Scan the records below for the line containing "Write part 3 of the three.js" and the line containing "sight.data.vertices) / MM, 1))". Copy both, plus every line between, exactly.

[Modeling code records]
=-=-=-=-=

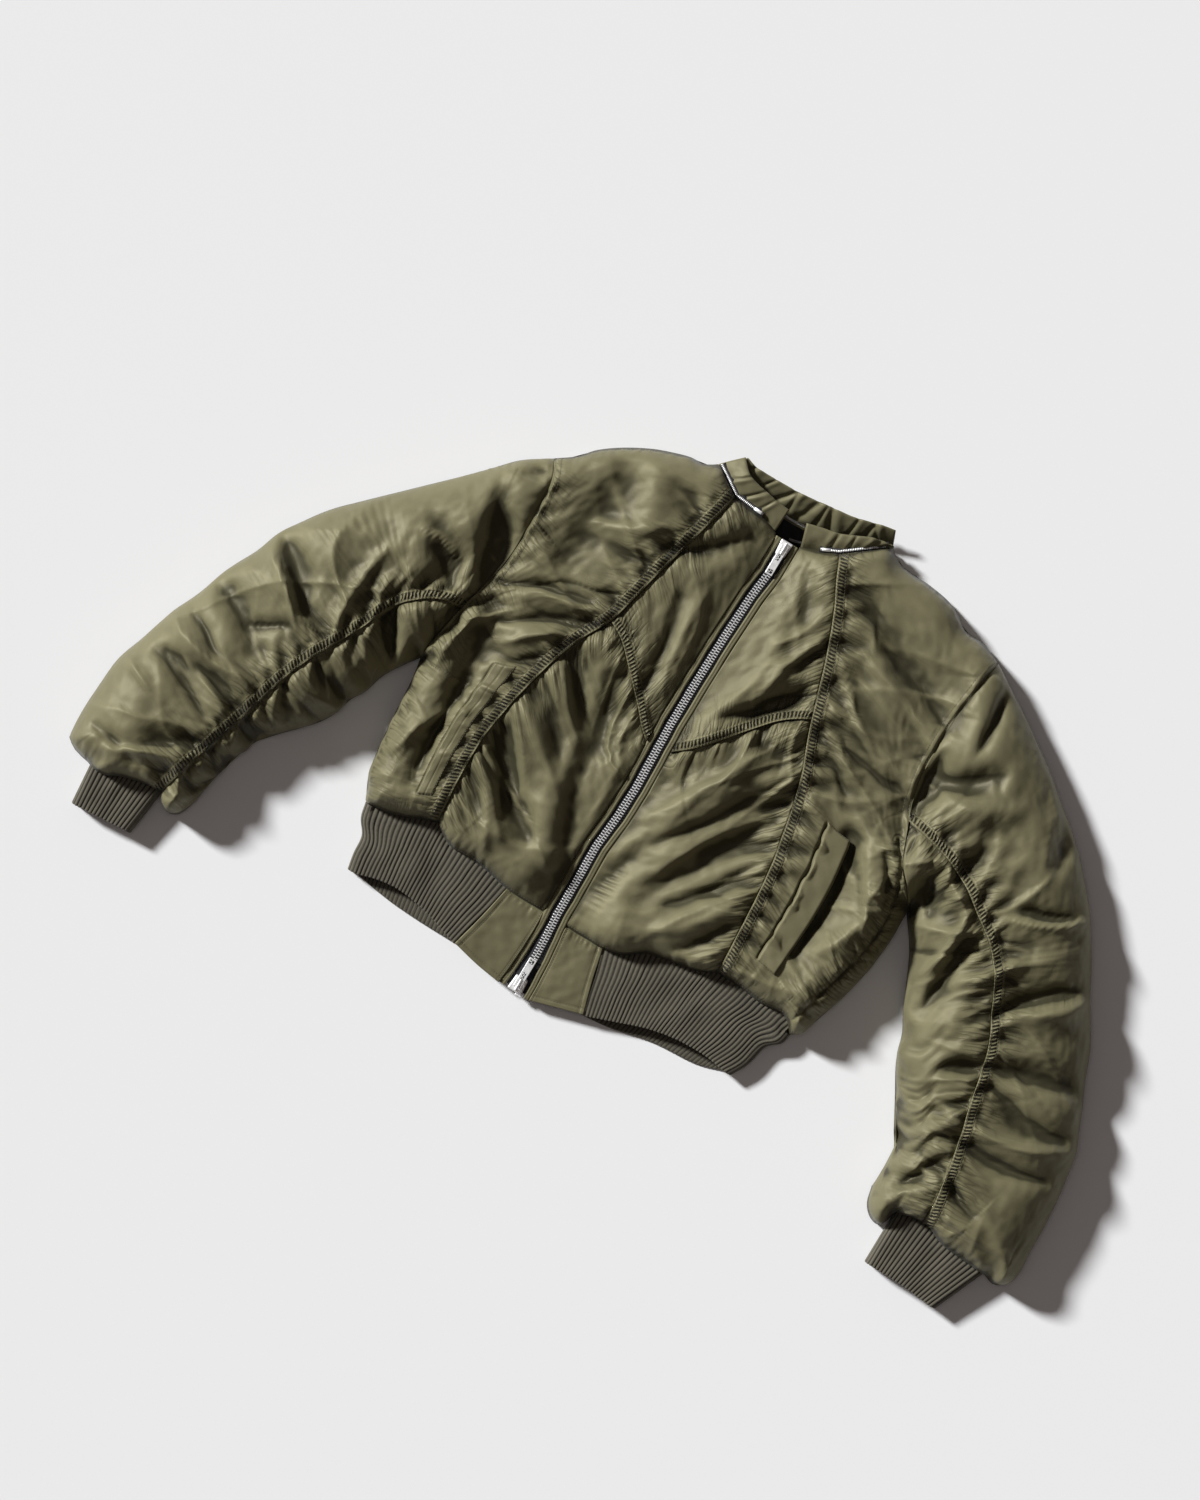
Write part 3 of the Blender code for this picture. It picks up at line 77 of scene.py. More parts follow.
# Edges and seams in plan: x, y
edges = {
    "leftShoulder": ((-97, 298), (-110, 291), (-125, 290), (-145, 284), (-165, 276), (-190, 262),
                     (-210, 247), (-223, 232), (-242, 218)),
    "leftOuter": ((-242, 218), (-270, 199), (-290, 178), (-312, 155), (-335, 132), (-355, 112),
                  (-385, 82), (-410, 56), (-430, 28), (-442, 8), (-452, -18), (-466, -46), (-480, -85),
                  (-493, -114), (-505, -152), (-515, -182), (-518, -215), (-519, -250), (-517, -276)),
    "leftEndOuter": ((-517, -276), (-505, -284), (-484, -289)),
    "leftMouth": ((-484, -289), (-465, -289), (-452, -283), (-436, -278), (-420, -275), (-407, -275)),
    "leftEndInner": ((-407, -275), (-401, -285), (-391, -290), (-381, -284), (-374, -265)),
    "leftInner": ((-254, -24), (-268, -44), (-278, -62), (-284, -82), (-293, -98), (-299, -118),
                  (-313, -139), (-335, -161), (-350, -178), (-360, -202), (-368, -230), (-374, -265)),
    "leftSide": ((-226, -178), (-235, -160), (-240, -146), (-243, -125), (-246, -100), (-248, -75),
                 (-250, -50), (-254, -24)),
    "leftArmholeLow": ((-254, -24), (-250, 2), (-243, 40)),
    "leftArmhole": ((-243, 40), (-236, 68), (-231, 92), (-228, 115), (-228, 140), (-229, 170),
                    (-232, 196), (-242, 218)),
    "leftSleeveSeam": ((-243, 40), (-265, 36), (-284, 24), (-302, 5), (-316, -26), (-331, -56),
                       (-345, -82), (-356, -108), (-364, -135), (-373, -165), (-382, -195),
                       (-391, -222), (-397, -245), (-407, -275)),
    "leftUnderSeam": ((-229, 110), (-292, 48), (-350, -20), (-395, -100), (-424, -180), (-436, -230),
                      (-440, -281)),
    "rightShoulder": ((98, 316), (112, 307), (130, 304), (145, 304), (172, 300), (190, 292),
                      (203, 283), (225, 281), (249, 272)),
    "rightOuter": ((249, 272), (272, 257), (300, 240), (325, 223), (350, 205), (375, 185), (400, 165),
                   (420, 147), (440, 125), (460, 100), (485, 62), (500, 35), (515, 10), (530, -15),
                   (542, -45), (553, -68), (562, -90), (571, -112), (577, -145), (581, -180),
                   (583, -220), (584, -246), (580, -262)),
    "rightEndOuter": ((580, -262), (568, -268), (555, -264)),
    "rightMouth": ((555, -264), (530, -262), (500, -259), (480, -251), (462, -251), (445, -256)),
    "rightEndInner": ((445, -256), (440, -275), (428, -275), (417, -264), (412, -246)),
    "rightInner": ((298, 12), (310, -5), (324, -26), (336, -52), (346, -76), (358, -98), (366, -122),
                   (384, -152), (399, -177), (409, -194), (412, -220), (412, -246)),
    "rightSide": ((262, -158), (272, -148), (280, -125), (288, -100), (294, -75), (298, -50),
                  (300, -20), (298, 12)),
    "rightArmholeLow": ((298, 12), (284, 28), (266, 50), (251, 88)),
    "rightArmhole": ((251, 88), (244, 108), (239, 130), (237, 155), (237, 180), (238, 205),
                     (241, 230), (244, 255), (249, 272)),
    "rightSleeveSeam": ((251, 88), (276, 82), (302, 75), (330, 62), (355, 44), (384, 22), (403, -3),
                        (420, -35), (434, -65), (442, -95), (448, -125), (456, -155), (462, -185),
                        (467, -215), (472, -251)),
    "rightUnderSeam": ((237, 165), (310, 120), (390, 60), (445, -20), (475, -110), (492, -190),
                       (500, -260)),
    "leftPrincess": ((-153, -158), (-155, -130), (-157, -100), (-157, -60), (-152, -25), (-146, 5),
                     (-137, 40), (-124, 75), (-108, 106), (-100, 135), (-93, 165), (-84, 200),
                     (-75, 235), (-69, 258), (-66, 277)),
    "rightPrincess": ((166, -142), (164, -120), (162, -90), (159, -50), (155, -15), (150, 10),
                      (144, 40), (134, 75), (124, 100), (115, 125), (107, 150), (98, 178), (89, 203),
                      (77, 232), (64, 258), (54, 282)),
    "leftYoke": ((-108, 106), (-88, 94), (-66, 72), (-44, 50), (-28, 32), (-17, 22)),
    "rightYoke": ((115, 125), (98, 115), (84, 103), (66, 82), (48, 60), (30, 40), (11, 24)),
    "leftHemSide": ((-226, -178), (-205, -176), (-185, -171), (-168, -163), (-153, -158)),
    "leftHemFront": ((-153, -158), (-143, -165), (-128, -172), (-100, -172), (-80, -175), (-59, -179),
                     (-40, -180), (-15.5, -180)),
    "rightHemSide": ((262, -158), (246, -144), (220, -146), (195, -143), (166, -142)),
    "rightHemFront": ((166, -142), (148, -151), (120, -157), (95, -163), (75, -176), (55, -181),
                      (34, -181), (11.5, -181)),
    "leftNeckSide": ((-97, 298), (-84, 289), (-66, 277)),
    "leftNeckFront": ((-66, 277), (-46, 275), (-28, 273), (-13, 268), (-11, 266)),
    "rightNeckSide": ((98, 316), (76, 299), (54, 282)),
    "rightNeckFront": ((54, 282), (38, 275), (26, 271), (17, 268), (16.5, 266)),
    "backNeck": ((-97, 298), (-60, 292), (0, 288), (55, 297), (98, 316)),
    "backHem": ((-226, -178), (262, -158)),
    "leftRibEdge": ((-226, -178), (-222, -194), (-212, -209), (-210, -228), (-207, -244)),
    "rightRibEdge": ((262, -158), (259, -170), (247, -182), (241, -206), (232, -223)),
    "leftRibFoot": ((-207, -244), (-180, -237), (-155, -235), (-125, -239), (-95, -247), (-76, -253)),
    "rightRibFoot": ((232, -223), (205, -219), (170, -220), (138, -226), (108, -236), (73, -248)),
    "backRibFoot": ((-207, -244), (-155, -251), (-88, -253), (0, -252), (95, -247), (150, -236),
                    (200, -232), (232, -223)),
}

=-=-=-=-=

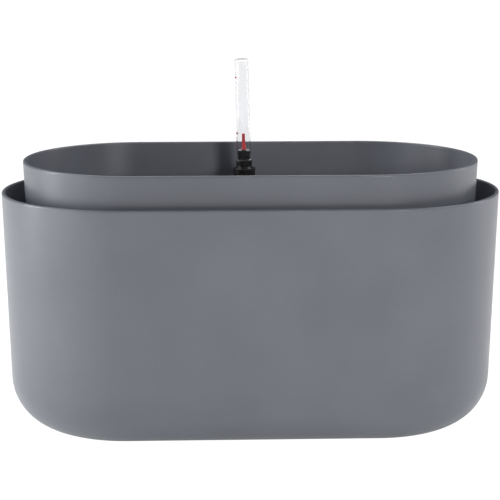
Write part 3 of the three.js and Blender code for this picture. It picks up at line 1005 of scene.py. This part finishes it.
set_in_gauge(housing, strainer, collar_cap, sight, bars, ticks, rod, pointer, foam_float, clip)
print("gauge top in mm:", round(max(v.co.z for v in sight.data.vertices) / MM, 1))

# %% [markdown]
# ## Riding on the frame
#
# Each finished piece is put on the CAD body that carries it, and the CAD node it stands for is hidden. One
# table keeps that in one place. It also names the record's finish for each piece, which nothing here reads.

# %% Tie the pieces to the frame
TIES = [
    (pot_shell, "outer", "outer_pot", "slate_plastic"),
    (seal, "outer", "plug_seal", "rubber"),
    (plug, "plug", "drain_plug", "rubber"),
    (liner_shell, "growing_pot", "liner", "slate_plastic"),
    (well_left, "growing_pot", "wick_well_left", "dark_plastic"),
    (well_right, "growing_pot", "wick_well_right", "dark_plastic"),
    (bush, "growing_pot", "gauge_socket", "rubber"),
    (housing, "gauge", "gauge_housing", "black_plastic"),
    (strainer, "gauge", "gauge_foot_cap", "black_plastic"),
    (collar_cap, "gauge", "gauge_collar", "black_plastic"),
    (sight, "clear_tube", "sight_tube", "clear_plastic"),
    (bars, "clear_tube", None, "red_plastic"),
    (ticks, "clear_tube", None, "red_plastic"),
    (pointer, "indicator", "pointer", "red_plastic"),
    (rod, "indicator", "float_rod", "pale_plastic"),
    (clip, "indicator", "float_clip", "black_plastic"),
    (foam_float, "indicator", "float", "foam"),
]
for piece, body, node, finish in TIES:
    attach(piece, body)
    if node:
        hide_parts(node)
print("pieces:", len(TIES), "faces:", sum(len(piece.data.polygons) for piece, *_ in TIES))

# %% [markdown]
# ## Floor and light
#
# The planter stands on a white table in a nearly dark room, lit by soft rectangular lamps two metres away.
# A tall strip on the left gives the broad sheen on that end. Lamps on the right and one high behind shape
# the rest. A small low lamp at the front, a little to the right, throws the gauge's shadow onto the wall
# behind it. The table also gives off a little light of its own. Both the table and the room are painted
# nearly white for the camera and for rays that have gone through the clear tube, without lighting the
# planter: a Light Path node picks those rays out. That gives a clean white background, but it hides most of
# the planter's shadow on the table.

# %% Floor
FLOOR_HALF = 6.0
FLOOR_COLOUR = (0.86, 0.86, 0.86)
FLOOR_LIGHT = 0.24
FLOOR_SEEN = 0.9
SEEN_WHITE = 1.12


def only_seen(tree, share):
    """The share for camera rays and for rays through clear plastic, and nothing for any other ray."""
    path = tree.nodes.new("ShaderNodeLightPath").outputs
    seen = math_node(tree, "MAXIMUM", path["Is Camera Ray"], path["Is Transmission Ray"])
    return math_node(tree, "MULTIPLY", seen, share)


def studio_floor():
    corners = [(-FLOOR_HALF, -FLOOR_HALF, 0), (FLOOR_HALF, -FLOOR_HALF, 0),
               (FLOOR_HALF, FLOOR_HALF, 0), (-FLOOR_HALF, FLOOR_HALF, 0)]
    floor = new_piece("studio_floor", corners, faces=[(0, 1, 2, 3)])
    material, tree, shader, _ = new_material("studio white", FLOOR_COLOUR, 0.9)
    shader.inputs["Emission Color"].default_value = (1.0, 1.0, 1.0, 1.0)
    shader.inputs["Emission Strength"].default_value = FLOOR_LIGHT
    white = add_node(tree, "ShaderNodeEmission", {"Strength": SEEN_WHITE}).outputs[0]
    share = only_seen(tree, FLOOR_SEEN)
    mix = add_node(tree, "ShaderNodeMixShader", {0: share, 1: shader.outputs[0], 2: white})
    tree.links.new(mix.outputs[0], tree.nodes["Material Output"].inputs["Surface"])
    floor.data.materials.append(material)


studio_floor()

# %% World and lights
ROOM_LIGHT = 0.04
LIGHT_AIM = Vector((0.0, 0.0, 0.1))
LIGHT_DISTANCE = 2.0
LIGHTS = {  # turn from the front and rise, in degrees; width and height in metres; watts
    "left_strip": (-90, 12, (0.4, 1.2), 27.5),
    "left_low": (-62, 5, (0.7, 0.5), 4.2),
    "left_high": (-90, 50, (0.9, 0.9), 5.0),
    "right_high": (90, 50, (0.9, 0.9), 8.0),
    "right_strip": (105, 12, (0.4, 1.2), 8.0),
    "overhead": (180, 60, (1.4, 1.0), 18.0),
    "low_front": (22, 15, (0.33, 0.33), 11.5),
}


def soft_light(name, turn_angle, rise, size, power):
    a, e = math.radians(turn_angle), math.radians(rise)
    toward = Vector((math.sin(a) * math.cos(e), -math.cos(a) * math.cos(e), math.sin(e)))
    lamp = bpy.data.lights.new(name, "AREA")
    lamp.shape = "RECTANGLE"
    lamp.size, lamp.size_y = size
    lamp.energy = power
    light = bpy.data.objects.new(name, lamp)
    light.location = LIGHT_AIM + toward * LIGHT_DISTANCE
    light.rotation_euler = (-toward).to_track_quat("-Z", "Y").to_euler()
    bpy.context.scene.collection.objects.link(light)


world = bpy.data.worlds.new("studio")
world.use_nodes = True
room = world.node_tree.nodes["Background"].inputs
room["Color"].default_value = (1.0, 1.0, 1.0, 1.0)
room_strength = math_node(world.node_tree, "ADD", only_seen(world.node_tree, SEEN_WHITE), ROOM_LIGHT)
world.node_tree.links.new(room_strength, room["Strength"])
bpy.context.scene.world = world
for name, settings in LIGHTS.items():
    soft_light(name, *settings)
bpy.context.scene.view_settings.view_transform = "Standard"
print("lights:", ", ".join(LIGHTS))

=-=-=-=-=

**Problem solution:**
Write part 3 of the three.js and Blender code for this picture. It picks up at line 1005 of scene.py. This part finishes it.
set_in_gauge(housing, strainer, collar_cap, sight, bars, ticks, rod, pointer, foam_float, clip)
print("gauge top in mm:", round(max(v.co.z for v in sight.data.vertices) / MM, 1))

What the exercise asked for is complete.